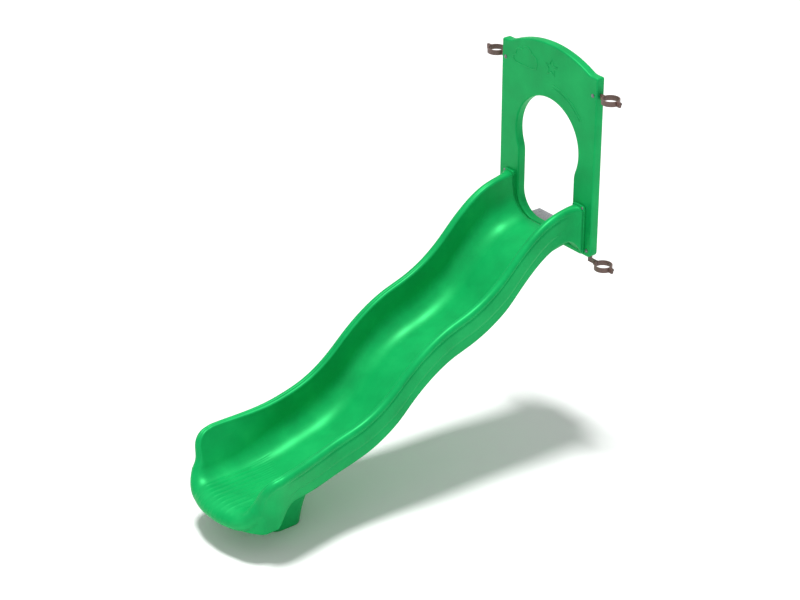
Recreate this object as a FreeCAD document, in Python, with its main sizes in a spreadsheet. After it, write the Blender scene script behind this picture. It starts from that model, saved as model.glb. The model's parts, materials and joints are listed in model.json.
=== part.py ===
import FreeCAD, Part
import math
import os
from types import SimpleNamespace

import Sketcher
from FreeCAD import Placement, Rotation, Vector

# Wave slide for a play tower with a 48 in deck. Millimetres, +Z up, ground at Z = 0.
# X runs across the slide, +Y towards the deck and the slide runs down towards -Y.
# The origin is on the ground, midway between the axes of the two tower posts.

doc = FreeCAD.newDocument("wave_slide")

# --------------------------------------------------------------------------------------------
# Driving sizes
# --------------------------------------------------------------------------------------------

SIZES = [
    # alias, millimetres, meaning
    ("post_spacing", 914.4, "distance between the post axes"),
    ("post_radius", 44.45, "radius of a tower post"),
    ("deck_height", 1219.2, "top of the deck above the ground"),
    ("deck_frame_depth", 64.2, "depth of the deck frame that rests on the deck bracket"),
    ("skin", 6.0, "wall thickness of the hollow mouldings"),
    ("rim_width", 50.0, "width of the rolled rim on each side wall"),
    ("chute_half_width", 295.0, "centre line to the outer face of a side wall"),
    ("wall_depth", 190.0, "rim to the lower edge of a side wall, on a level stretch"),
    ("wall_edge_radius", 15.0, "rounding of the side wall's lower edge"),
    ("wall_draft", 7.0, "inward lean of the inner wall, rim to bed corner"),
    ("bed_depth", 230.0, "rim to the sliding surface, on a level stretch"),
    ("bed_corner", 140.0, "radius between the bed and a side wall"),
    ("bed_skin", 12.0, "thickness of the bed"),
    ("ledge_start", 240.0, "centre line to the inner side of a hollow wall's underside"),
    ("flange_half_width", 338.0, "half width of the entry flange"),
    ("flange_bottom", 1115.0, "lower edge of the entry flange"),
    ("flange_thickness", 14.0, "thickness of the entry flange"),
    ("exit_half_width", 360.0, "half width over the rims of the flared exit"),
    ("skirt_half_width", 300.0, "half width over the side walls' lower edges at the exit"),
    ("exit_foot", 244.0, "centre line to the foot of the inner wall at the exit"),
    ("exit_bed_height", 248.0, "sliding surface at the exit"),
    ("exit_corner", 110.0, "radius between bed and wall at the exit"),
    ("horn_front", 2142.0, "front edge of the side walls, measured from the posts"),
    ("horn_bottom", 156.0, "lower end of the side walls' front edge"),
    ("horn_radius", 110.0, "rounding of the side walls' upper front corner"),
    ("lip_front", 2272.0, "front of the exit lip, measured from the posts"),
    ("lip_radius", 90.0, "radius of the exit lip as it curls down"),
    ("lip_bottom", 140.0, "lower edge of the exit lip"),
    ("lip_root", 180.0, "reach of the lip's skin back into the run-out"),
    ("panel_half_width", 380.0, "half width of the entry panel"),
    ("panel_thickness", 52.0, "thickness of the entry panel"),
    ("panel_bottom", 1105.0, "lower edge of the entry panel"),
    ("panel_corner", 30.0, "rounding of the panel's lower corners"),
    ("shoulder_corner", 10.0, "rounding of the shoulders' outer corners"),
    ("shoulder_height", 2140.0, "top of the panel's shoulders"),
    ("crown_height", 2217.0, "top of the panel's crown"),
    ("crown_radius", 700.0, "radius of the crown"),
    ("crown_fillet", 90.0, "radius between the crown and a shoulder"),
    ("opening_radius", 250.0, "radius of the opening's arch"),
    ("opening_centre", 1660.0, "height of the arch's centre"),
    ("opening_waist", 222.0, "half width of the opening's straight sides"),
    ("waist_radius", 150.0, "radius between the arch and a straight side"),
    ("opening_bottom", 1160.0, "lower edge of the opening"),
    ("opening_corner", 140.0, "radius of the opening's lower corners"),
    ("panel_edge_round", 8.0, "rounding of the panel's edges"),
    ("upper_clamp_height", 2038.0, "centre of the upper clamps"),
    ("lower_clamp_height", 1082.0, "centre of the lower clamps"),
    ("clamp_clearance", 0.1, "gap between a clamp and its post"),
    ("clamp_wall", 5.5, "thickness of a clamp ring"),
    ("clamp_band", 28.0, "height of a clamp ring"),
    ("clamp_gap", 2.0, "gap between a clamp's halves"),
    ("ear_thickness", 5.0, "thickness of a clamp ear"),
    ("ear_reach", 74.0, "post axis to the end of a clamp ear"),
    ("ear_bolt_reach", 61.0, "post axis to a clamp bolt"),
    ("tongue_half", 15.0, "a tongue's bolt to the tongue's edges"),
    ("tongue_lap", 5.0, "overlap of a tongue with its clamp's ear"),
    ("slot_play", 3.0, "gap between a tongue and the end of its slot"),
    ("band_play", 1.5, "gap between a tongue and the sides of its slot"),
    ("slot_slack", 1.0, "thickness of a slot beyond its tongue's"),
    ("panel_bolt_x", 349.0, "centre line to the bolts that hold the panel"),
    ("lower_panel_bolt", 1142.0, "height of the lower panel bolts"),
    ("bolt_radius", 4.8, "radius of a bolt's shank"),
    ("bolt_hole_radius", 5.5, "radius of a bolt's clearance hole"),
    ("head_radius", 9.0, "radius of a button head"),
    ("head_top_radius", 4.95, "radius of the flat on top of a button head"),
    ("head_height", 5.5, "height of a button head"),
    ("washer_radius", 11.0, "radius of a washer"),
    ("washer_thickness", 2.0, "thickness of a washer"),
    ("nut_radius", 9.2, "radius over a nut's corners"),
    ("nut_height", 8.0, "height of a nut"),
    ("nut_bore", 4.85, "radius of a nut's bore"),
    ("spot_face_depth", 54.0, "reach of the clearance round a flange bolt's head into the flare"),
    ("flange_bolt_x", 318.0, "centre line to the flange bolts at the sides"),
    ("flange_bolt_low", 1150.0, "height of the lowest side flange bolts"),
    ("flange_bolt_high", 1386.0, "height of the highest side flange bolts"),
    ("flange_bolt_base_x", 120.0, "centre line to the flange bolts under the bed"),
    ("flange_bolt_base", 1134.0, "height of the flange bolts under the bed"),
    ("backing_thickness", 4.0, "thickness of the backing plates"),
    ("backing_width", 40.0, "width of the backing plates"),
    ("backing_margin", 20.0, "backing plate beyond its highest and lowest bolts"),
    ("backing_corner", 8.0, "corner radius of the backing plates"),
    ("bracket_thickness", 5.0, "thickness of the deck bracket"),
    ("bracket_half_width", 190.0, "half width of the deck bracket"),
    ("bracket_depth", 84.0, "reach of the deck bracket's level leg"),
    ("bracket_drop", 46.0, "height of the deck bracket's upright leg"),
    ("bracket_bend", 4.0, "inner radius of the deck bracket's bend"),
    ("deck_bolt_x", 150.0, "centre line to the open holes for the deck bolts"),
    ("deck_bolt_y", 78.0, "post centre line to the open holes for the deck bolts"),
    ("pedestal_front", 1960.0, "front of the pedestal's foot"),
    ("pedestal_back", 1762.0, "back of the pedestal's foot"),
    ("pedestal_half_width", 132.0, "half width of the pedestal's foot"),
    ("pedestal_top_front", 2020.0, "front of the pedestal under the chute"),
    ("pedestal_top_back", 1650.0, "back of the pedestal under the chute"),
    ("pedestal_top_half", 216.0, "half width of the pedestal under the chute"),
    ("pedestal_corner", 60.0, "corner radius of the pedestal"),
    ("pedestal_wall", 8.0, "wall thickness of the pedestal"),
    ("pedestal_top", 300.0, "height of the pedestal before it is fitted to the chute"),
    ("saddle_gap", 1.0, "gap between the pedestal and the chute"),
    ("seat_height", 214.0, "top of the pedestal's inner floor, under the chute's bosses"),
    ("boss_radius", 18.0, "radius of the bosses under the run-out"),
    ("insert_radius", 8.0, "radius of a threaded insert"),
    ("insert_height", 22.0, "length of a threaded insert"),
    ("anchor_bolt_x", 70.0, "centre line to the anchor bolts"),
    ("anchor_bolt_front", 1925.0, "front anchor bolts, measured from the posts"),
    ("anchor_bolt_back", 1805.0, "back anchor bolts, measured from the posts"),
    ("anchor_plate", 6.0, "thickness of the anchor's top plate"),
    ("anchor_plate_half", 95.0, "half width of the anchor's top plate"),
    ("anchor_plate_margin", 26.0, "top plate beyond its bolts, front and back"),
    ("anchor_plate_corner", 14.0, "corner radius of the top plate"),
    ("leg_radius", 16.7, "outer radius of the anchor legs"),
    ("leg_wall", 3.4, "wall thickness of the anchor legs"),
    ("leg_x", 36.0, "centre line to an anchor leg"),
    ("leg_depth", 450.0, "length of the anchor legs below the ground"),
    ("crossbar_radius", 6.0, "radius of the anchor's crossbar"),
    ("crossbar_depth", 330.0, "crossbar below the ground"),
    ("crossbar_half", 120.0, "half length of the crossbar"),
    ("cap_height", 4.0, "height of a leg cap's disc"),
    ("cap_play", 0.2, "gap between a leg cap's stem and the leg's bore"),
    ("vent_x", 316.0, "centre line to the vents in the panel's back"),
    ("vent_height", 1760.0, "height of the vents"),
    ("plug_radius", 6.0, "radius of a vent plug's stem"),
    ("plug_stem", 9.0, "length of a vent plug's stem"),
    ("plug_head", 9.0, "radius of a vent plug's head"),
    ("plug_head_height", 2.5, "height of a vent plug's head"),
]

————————

Scan the material above for the string "FreeCAD" and return the lines that hold it.

Recreate this object as a FreeCAD document, in Python, with its main sizes in a spreadsheet. After it, write the Blender scene script behind this picture. It starts from that model, saved as model.glb. The model's parts, materials and joints are listed in model.json.
import FreeCAD, Part
from FreeCAD import Placement, Rotation, Vector
doc = FreeCAD.newDocument("wave_slide")